I even remembered the building in the photograph used on one of the sneak-off routes.
And down the final layout Devil’s Bridge in the main hall central section, a must-see for how to get the hedgerows and treelines working with the layout.
But there’s more!
So on to the small hall, where our developing O-gauge layout Mere Abbas had two engines in steam for the first time that I recall
Against the party wall was Crackington, with a whisky-galore tribute on the quayside. It might have been one of the smallest layouts but it was packed with detail.
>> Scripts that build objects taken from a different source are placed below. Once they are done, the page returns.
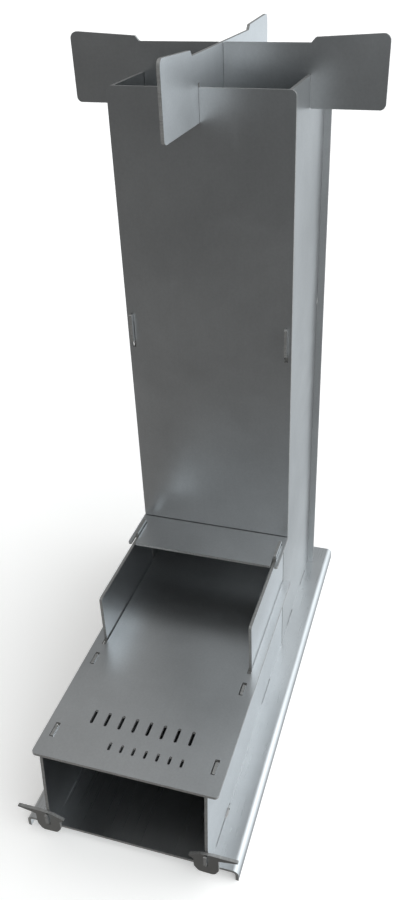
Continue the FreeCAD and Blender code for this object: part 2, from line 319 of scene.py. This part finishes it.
def make_floor():
    mesh = bpy.data.meshes.new("floor")
    s = FLOOR_HALF
    mesh.from_pydata([(-s, -s, 0), (s, -s, 0), (s, s, 0), (-s, s, 0)], [], [(0, 1, 2, 3)])
    floor = bpy.data.objects.new("floor", mesh)
    bpy.context.scene.collection.objects.link(floor)
    mat = bpy.data.materials.new("pale_floor")
    mat.use_nodes = True
    skin = mat.node_tree.nodes["Principled BSDF"]
    skin.inputs["Base Color"].default_value = FLOOR_COLOUR
    skin.inputs["Roughness"].default_value = 1.0
    skin.inputs["Specular IOR Level"].default_value = 0.0
    skin.inputs["Emission Color"].default_value = WHITE
    skin.inputs["Emission Strength"].default_value = FLOOR_GLOW
    mesh.materials.append(mat)
    floor.visible_glossy = False


def soft_lights(g):
    """Colour of the light that comes from each direction: the sum of the soft lights."""
    coord = g.add("ShaderNodeTexCoord")
    toward = g.vector("NORMALIZE", coord.outputs["Generated"])
    total = (0.0, 0.0, 0.0)
    for compass, height, strength, tint in SOFT_LIGHT:
        turn = math.radians(compass)
        rise = math.radians(height)
        aim = (math.cos(turn) * math.cos(rise), math.sin(turn) * math.cos(rise), math.sin(rise))
        near = g.math("MAXIMUM", g.vector("DOT_PRODUCT", toward, aim), 0.0)
        lobe = g.math("MULTIPLY", g.math("POWER", near, SOFTNESS), strength)
        total = g.vector("ADD", g.scale_colour(tint, lobe), total)
    return total


def make_world():
    """Lights the scene with the soft lights, and shows the camera a plain white backdrop."""
    world = bpy.data.worlds.new("studio")
    bpy.context.scene.world = world
    world.use_nodes = True
    g = Graph(world.node_tree)
    light = g.add("ShaderNodeBackground")
    g.put(light.inputs[0], soft_lights(g))
    plain = g.add("ShaderNodeBackground")
    g.put(plain.inputs[0], WHITE)
    ray = g.add("ShaderNodeLightPath")
    pick = g.add("ShaderNodeMixShader")
    g.put(pick.inputs[0], ray.outputs["Is Camera Ray"])
    g.put(pick.inputs[1], light.outputs[0])
    g.put(pick.inputs[2], plain.outputs[0])
    out = g.add("ShaderNodeOutputWorld")
    g.put(out.inputs[0], pick.outputs[0])


# ---------------------------------------------------------------- build
make_camera()
dress_all()
make_floor()
make_world()
bpy.context.scene.view_settings.view_transform = "Standard"
bpy.context.scene.view_settings.look = "None"
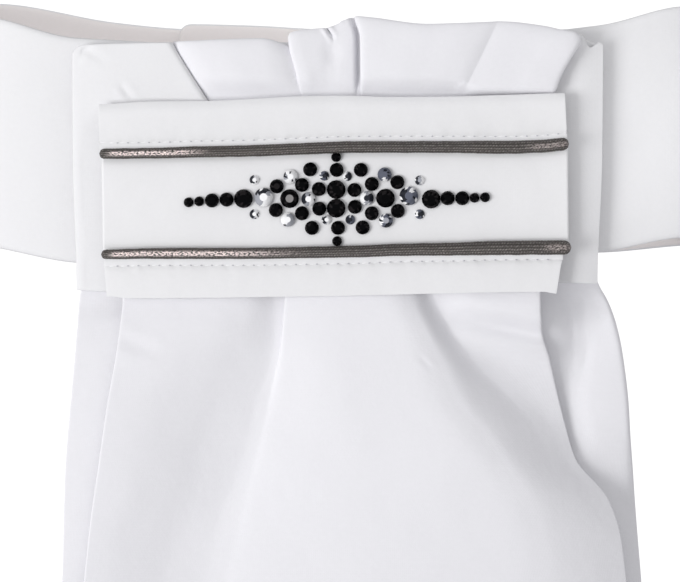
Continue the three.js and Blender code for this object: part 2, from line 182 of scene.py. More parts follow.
def neck_frame(along, inward):
    tangent = (neck_point(along + 0.5) - neck_point(along - 0.5)).normalized()
    outward = Vector((tangent.y, -tangent.x, 0))
    return neck_point(along) - outward * inward, outward


def face_depth(x):
    share = min(1.0, abs(x) / NECK_HALF_WIDTH)
    return -NECK_HALF_DEPTH * (1 - share**NECK_SQUARENESS) ** (1 / NECK_SQUARENESS) - NECKBAND_THICKNESS / 2


def on_face(x, z, out):
    """The point that stands out millimetres in front of the neckband's outer face, in metres."""
    hang = ramp(TAIL_TOP, TAIL_HEM, z) * TAIL_FLATTENING
    depth = mix(face_depth(x), face_depth(0), hang)
    return Vector((x, depth - out, z)) * MM


# Outlines of the neckband and of the decorated band, as the solids have them. The band's top was read
# again from the photo and dips a little right of its middle

neck_middle = Curve(
    (-247.5, 6.2), (-224, 6), (-189.5, 7.1), (-174.5, 8.5), (-147, 12.6), (-111, 11.2), (-77.5, 7.5),
    (-57.5, 3.3), (0, 1), (57.5, 5.8), (77.5, 9.7), (111, 10.2), (147, 8.5), (166.5, 7),
    (224, 6.7), (247.5, 7.8), (263, 8.1),
)
neck_height = Curve(
    (-247.5, 52), (-147, 52), (-111, 51.4), (-77.5, 51.2), (-57.5, 49.9), (0, 50), (57.5, 50.4),
    (77.5, 51.5), (111, 51.2), (147, 52), (263, 52),
)
band_top = Curve(
    (-52.4, 13.4), (-40.5, 14), (-28.6, 14.1), (-7.9, 15.1), (0.4, 15.25), (13, 14.95), (24, 15.05),
    (36, 15.4), (49.7, 15.8),
)
band_foot = Curve((-49.9, -28.9), (-45.8, -29.3), (-1.8, -28.8), (44.9, -27.9), (48, -28.3))

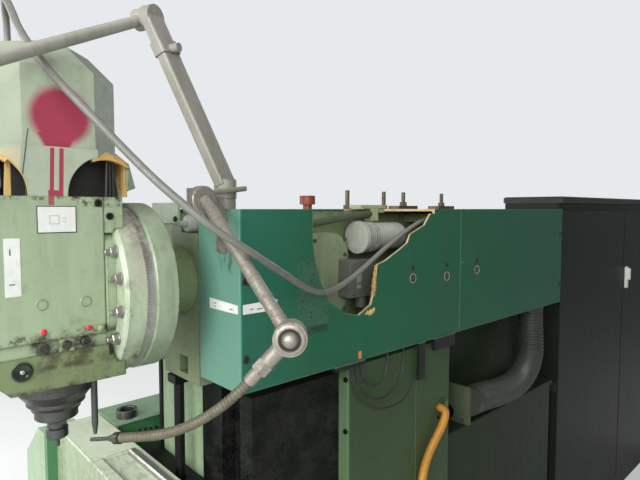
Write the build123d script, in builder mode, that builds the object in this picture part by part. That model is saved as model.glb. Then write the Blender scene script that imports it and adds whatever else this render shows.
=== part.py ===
from build123d import *
import math
import os

# Ram type universal milling machine, in millimetres.
# +X is the operator's right, +Y runs from the operator to the rear, +Z is up.
# The origin lies on the floor, under the spindle's centre plane.

# Fits
RUN = 0.3                # running gap between sliding faces of two bodies
CLEAR = 5.0              # free gap between bodies that must not touch
SOFT_EDGE = 6.0          # plain bevel or round on a casting's edge

# Floor, feet and base casting
FOOT_HEIGHT = 40.0
FOOT_RADIUS = 55.0
FOOT_WAIST = 40.0
FOOT_EDGE = 75.0
BASE_TOP = 170.0
BASE_HALF = 420.0
BASE_FRONT = -660.0
BASE_REAR = 390.0
BASE_CORNER = 40.0
TRAY_DEPTH = 35.0
TRAY_WALL = 30.0

# Column and the vertical ways on its front
COLUMN_HALF = 266.0
COLUMN_FRONT = -136.0
COLUMN_REAR = 365.0
COLUMN_TOP = 1290.0
COLUMN_CORNER = 10.0
SHOULDER_RISE = 22.0     # side rails on the column's top, beside the dovetail
SHOULDER_INNER = 120.0
SEAM_Y = 169.0           # joint line between the column's two castings
SEAM_WIDTH = 6.0
OUTLET_Y = 316.0         # round cable outlet in the column's right side
OUTLET_Z = 1077.0
OUTLET_RADIUS = 38.0
OUTLET_DEPTH = 12.0
WAY_LEFT = 278.0
WAY_RIGHT = 226.0
WAY_FRONT = -434.0
WAY_EDGE = 16.0          # the left way's face that shows beside the screw cover
WAY_INNER_FROM = -9.0
WAY_INNER_TO = 89.0
WAY_OUTER_FROM = 174.0
WAY_RECESS = 42.0

# Dovetail on the column's top that carries the ram
DOVETAIL_FOOT = 56.0     # half width at the narrow bottom
DOVETAIL_HEAD = 72.0     # half width at the wide top
DOVETAIL_BASE = 12.0
DOVETAIL_RISE = 34.0
BED_HALF = 110.0
BED_END = 1120.0

# Upright tube in front of the ways, through the knee, and its lug
TUBE_X = -56.0
TUBE_Y = -480.0
TUBE_RADIUS = 14.0
LUG_HALF = 22.0
LUG_DROP = 16.0

# Housing behind the column, duct and switch cabinet
REAR_HALF = 244.0
REAR_TOP = 960.0
REAR_END = 1230.0
REAR_LID = 18.0
REAR_LIP = 6.0
DUCT_HALF = 80.0
DUCT_X = 70.0
DUCT_TOP = 190.0
CABINET_LEFT = -57.0
CABINET_FACE = 210.0
CABINET_GAP = 120.0        # clear of the rear housing, bridged by the duct
CABINET_FRONT = REAR_END + CABINET_GAP
CABINET_TOP = 1810.0
CABINET_WALL = 4.0
CABINET_FRAME = 30.0
CABINET_PLINTH = 100.0
CABINET_LID = 30.0
CABINET_EAVE = 6.0
DOOR_WIDTH = 894.0
DOOR_GAP = 6.0
DOOR_THICK = 20.0
DOOR_BOTTOM = 120.0
DOOR_TOP = 1740.0
DOOR_ROUND = 4.0
PLATE_THICK = 10.0
PLATE_MARGIN = 60.0
HINGE_RADIUS = 6.0
HINGE_LENGTH = 40.0
HINGE_HEIGHTS = (300.0, 930.0, 1560.0)
HINGE_GAP = 2.0          # from the door's edge to the hinge's axis
LATCH_EDGE = 45.0
LATCH_Z = 1340.0
LATCH_WIDTH = 30.0
LATCH_HEIGHT = 130.0
LATCH_PLATE = 12.0
LEVER_WIDTH = 18.0
LEVER_LENGTH = 70.0
LEVER_RISE = 20.0
LEVER_THICK = 14.0

# Knee: carriage on the column's ways and the housing at its left end
KNEE_HALF = 300.0
KNEE_BOTTOM = 600.0
KNEE_TOP = 1000.0
KNEE_FRONT = -530.0
KNEE_JAW_REAR = -400.0
ARM_BOTTOM = 720.0       # arm from the carriage to the drive housing
ARM_TOP = 940.0
HOUSING_RIGHT = -400.0
HOUSING_LEFT = -575.0
HOUSING_REAR = -215.0
HOUSING_TOP = 1056.0
HOUSING_BOTTOM = 690.0
PANEL_DEPTH = 6.0
PANEL_MARGIN = 8.0
PANEL_REAR = 25.0
PANEL_HOLE = 12.0
PANEL_HOLE_DEPTH = 12.0
PANEL_HOLE_ROWS = (-474.0, -438.0, -412.0, -388.0)
PANEL_HOLE_DROP = 45.0
GROMMET_X = -444.0
GROMMET_Y = -472.0
GROMMET_RADIUS = 34.0
GROMMET_BORE = 23.0
GROMMET_HEIGHT = 26.0

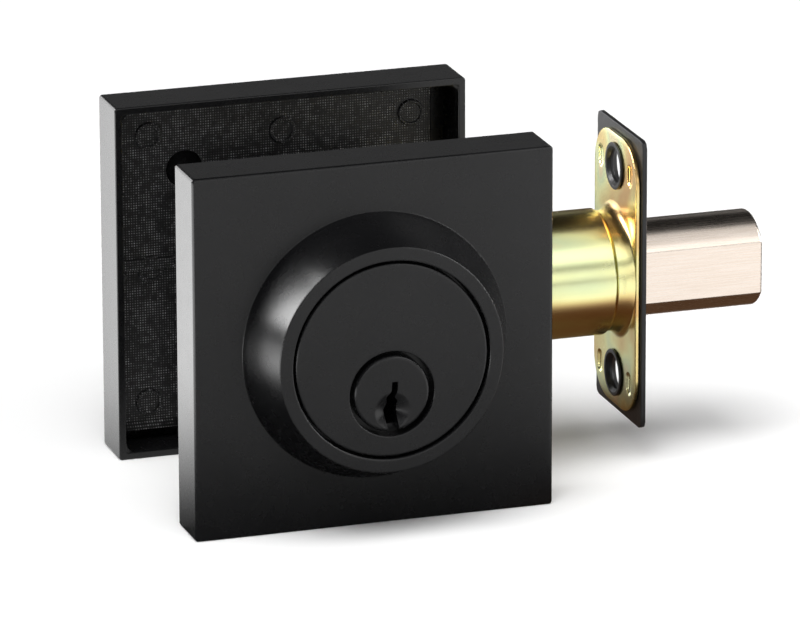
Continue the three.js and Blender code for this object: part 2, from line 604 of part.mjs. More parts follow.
place(outside, 'exterior_escutcheon', exteriorEscutcheon(), satinBlack);
place(outside, 'cylinder_housing', cylinderHousing(), satinBlack);
place(outside, 'key_plug', keyPlug(), satinBlack);
place(outside, 'plug_retainer_cap', plugRetainerCap(), brass);
place(outside, 'tailpiece', tailpiece(), brightZinc);
place(outside, 'spring_cover_strip', springCoverStrip(), brass);
pinPlaces.forEach((y, i) => {
  place(outside, `key_pin_${i + 1}`, keyPin(y, KEY_PIN_LENGTHS[i]), brass);
  place(outside, `driver_pin_${i + 1}`, driverPin(y), brass);
  place(outside, `pin_spring_${i + 1}`, pinSpring(y), springSteel);
});
place(outside, 'through_bolt_left', throughBolt(-SCREW_X), brightZinc);
place(outside, 'through_bolt_right', throughBolt(SCREW_X), brightZinc);

place(latch, 'bolt_tube', boltTube(), yellowZinc);
place(latch, 'backing_plate', backingPlate(), yellowZinc);
place(latch, 'faceplate', faceplate(), blackSteel);
place(latch, 'bolt', bolt(), satinNickel);
place(latch, 'anti_saw_pin', antiSawPin(), hardSteel);
place(latch, 'tail_bar', tailBar(), brightZinc);
place(latch, 'tail_bar_pin', tailBarPin(), hardSteel);
place(latch, 'bulkhead', bulkhead(), brightZinc);
place(latch, 'case_plate_exterior', casePlate(-CASE_OUTER, -CASE_INNER), yellowZinc);
place(latch, 'case_plate_interior', casePlate(CASE_INNER, CASE_OUTER), yellowZinc);
place(latch, 'cam', cam(), castZinc);
place(latch, 'cam_pin', camPin(), hardSteel);
RIVET_PLACES.forEach((xz, i) => place(latch, `case_rivet_${i + 1}`, caseRivet(xz), brightZinc));

place(inside, 'interior_cover', interiorCover(), satinBlack);
place(inside, 'interior_insert', interiorInsert(), darkPlastic);
place(inside, 'mounting_plate', mountingPlate(), brightZinc);
place(inside, 'cover_set_screw', coverSetScrew(), blackSteel);
place(inside, 'thumbturn', thumbturn(), satinBlack);
place(inside, 'thumbturn_spindle', thumbturnSpindle(), brightZinc);
place(inside, 'spindle_retaining_ring', spindleRetainingRing(), springSteel);
place(inside, 'wave_washer', waveWasher(), springSteel);
place(inside, 'thumbturn_screw', thumbturnScrew(), hardSteel);

export default lock;
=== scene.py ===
import json
import math

import bmesh
import bpy
import numpy as np
from mathutils import Matrix, Vector


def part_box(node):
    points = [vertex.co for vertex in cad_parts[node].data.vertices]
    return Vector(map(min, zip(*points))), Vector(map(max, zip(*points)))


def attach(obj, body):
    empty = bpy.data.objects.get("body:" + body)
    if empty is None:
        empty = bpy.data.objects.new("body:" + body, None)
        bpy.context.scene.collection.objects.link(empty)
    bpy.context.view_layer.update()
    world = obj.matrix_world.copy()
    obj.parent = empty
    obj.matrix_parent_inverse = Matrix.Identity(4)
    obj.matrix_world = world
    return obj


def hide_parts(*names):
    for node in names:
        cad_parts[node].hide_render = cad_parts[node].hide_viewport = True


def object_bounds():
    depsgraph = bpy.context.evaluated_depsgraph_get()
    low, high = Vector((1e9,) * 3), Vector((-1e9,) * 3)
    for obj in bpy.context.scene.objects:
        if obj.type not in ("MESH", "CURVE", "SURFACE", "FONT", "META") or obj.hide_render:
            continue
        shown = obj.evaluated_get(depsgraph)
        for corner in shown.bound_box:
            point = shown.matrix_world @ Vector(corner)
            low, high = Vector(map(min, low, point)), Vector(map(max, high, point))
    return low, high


# Looks of a tubular deadbolt lock: satin black plates, a yellow zinc latch and a satin nickel bolt.
# Shapes are worked out in millimetres in the CAD's own frame and put into the meshes in metres.

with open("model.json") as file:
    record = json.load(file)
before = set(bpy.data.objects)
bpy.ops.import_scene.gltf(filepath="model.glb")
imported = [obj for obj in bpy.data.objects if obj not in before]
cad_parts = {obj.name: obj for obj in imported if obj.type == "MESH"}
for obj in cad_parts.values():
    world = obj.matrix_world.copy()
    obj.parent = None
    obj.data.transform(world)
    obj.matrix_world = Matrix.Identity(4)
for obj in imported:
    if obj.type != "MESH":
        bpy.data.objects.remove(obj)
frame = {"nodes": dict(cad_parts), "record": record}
cad_low, cad_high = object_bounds()

MM = 0.001
WELD = 1e-4  # corners closer than this, in millimetres, are one point


def span(node):
    """Lowest and highest corner of a CAD node, in millimetres."""
    low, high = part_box(node)
    return np.array(low) / MM, np.array(high) / MM


# ------------------------------------------------------------------ places read from the CAD
PLATE_LOW, PLATE_HIGH = span("exterior_escutcheon")
COVER_LOW, COVER_HIGH = span("interior_cover")
HOUSING_LOW, HOUSING_HIGH = span("cylinder_housing")
PLUG_LOW, PLUG_HIGH = span("key_plug")
TUBE_LOW, TUBE_HIGH = span("bolt_tube")
BACKING_LOW, BACKING_HIGH = span("backing_plate")
FACE_LOW, FACE_HIGH = span("faceplate")
BOLT_LOW, BOLT_HIGH = span("bolt")
INSERT_LOW, INSERT_HIGH = span("interior_insert")
TURN_LOW, TURN_HIGH = span("thumbturn")
SPINDLE_LOW, SPINDLE_HIGH = span("thumbturn_spindle")

HALF = PLATE_HIGH[0]  # half the side of both square plates
DEPTH = COVER_HIGH[1] - COVER_LOW[1]
TURN_Z = (SPINDLE_LOW[2] + SPINDLE_HIGH[2]) / 2
LATCH_Y = (TUBE_LOW[1] + TUBE_HIGH[1]) / 2
FIT = 0.3
PLATE_CORNER = 0.6  # the square plates' corners, seen from the front
SCREW_Z = 20.65  # the latch's screw holes, above and below its axis
TOWER_TOP = 13.5  # the housing's pin tower, above the lock's axis
INSERT_WELL = (-9.5, 9.5, -14, 3.5)  # the block of the insert's grid that its spindle hole takes
BORE_HALF_V = 11  # half the height of the block that the bolt's opening takes in a latch plate
HAIR = 1e-6


# ------------------------------------------------------------------ surfaces
def lattice(grid, wrap=False):
    """The quads between neighbouring points of a grid. With wrap, the last column joins the first."""
    if wrap:
        grid = np.concatenate([grid, grid[:, :1]], axis=1)
    sides = [grid[:-1, :-1], grid[:-1, 1:], grid[1:, 1:], grid[1:, :-1]]
    return np.stack(sides, axis=2).reshape(-1, 4, grid.shape[-1])


def stand(flat, depth, axis="Y"):
    """Lifts flat points to depth: (x, z) along Y, or (y, z) along X."""
    depth = np.broadcast_to(depth, flat.shape[:-1])
    parts = [flat[..., 0], depth, flat[..., 1]] if axis == "Y" else [depth, flat[..., 0], flat[..., 1]]
    return np.stack(parts, axis=-1)


def rounded(corners, radii, steps=5, hold=0.1):
    """A polyline with its inner corners turned into arcs tangent to both sides.

    A point just before and just after each arc keeps the flat stretches flat under smooth shading.
    """
    corners = np.array(corners, float)
    pieces = [corners[:1]]
    for before, here, after, radius in zip(corners[:-2], corners[1:-1], corners[2:], radii):
        if radius == 0:
            pieces.append(here[None])
            continue
        a, b = before - here, after - here
        a, b = a / np.linalg.norm(a), b / np.linalg.norm(b)
        half = math.acos(np.clip(a @ b, -1, 1)) / 2
        tangent = radius / math.tan(half)
        centre = here + (a + b) / np.linalg.norm(a + b) * radius / math.sin(half)
        sweep = math.pi - 2 * half
        t = np.linspace(0, 1, steps + 1)[:, None]
        start, end = here + a * tangent - centre, here + b * tangent - centre
        arc = centre + (np.sin((1 - t) * sweep) * start + np.sin(t * sweep) * end) / math.sin(sweep)
        pieces += [(here + a * (tangent + hold))[None], arc, (here + b * (tangent + hold))[None]]
    pieces.append(corners[-1:])
    return np.concatenate(pieces)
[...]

And down towards the doorway, the exhibition was completed by Welton, one of the few layouts that didn’t stutter or misbehave when I trained the camera on it and pressed the video button.
My apologies if you’re viewing this site before I’ve got all the layout names posted, but as well as losing my badge sometime during the afternoon, I lost my guide to the exhibitors.
My personal thanks to all of the exhibitors and operators who put up with my questions and tirelessly explained the whys and why-nots of how their layouts came to be.